[WORK INSTRUCTIONS] Repeat the lines that follow, leaving nothing out.

** Start **

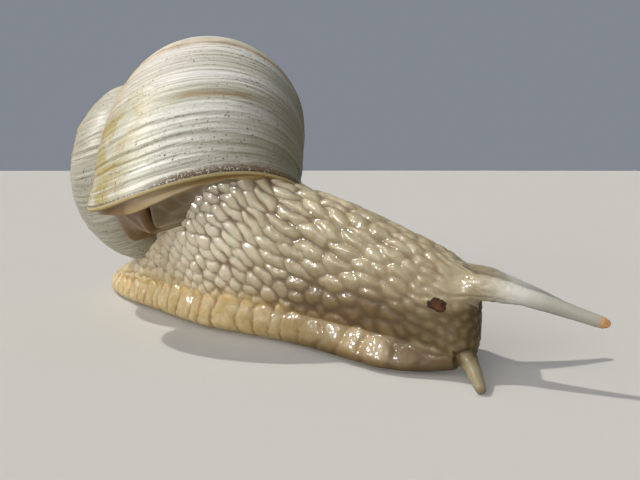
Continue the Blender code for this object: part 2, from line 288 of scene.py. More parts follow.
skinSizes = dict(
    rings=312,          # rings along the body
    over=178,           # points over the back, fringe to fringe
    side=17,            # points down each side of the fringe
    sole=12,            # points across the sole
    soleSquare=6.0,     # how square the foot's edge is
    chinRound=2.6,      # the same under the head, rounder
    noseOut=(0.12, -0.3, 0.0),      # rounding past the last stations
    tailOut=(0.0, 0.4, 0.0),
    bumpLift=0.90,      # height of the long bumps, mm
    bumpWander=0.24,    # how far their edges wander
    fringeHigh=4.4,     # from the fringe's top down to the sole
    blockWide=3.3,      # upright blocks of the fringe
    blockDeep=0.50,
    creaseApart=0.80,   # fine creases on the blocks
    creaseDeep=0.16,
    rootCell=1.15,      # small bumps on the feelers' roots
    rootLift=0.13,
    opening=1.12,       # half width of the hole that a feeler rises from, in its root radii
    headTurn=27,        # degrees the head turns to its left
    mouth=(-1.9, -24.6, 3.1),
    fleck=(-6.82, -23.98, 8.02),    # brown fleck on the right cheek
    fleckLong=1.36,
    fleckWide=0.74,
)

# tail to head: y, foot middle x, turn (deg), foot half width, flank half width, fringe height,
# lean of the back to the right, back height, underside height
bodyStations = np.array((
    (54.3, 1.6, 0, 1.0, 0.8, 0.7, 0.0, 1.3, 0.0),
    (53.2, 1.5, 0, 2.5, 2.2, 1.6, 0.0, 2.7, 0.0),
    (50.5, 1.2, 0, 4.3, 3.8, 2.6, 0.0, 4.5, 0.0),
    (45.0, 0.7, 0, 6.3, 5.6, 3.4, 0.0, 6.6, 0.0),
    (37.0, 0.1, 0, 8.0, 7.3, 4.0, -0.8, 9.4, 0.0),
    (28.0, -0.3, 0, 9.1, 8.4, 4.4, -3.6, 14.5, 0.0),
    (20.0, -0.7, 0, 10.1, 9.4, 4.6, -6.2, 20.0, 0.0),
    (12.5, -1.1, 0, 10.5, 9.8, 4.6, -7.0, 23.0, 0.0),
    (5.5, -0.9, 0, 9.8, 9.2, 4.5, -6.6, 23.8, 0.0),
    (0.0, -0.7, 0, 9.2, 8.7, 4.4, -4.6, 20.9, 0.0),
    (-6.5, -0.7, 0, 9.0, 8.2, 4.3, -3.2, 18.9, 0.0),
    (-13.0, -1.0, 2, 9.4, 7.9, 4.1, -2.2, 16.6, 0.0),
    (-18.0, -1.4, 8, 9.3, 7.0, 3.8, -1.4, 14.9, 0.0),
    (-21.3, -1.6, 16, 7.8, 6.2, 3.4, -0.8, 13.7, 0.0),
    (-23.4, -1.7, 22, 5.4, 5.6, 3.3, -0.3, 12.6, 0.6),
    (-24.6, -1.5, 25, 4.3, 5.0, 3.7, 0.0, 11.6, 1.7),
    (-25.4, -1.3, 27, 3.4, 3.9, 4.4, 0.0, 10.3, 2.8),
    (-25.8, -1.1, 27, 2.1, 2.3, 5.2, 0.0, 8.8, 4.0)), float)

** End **

[THE REPLY]
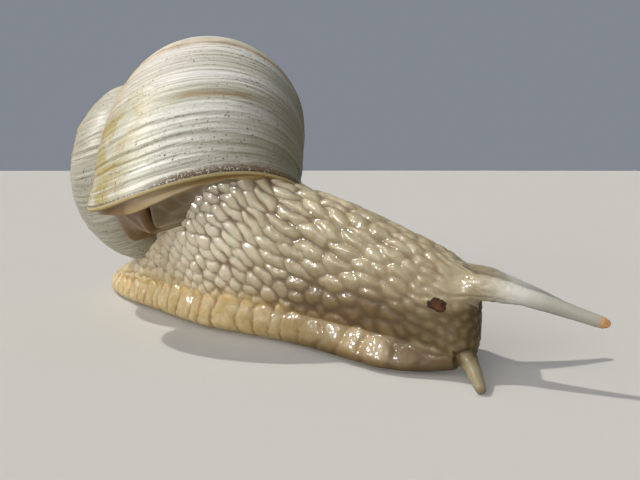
Continue the Blender code for this object: part 2, from line 288 of scene.py. More parts follow.
skinSizes = dict(
    rings=312,          # rings along the body
    over=178,           # points over the back, fringe to fringe
    side=17,            # points down each side of the fringe
    sole=12,            # points across the sole
    soleSquare=6.0,     # how square the foot's edge is
    chinRound=2.6,      # the same under the head, rounder
    noseOut=(0.12, -0.3, 0.0),      # rounding past the last stations
    tailOut=(0.0, 0.4, 0.0),
    bumpLift=0.90,      # height of the long bumps, mm
    bumpWander=0.24,    # how far their edges wander
    fringeHigh=4.4,     # from the fringe's top down to the sole
    blockWide=3.3,      # upright blocks of the fringe
    blockDeep=0.50,
    creaseApart=0.80,   # fine creases on the blocks
    creaseDeep=0.16,
    rootCell=1.15,      # small bumps on the feelers' roots
    rootLift=0.13,
    opening=1.12,       # half width of the hole that a feeler rises from, in its root radii
    headTurn=27,        # degrees the head turns to its left
    mouth=(-1.9, -24.6, 3.1),
    fleck=(-6.82, -23.98, 8.02),    # brown fleck on the right cheek
    fleckLong=1.36,
    fleckWide=0.74,
)

# tail to head: y, foot middle x, turn (deg), foot half width, flank half width, fringe height,
# lean of the back to the right, back height, underside height
bodyStations = np.array((
    (54.3, 1.6, 0, 1.0, 0.8, 0.7, 0.0, 1.3, 0.0),
    (53.2, 1.5, 0, 2.5, 2.2, 1.6, 0.0, 2.7, 0.0),
    (50.5, 1.2, 0, 4.3, 3.8, 2.6, 0.0, 4.5, 0.0),
    (45.0, 0.7, 0, 6.3, 5.6, 3.4, 0.0, 6.6, 0.0),
    (37.0, 0.1, 0, 8.0, 7.3, 4.0, -0.8, 9.4, 0.0),
    (28.0, -0.3, 0, 9.1, 8.4, 4.4, -3.6, 14.5, 0.0),
    (20.0, -0.7, 0, 10.1, 9.4, 4.6, -6.2, 20.0, 0.0),
    (12.5, -1.1, 0, 10.5, 9.8, 4.6, -7.0, 23.0, 0.0),
    (5.5, -0.9, 0, 9.8, 9.2, 4.5, -6.6, 23.8, 0.0),
    (0.0, -0.7, 0, 9.2, 8.7, 4.4, -4.6, 20.9, 0.0),
    (-6.5, -0.7, 0, 9.0, 8.2, 4.3, -3.2, 18.9, 0.0),
    (-13.0, -1.0, 2, 9.4, 7.9, 4.1, -2.2, 16.6, 0.0),
    (-18.0, -1.4, 8, 9.3, 7.0, 3.8, -1.4, 14.9, 0.0),
    (-21.3, -1.6, 16, 7.8, 6.2, 3.4, -0.8, 13.7, 0.0),
    (-23.4, -1.7, 22, 5.4, 5.6, 3.3, -0.3, 12.6, 0.6),
    (-24.6, -1.5, 25, 4.3, 5.0, 3.7, 0.0, 11.6, 1.7),
    (-25.4, -1.3, 27, 3.4, 3.9, 4.4, 0.0, 10.3, 2.8),
    (-25.8, -1.1, 27, 2.1, 2.3, 5.2, 0.0, 8.8, 4.0)), float)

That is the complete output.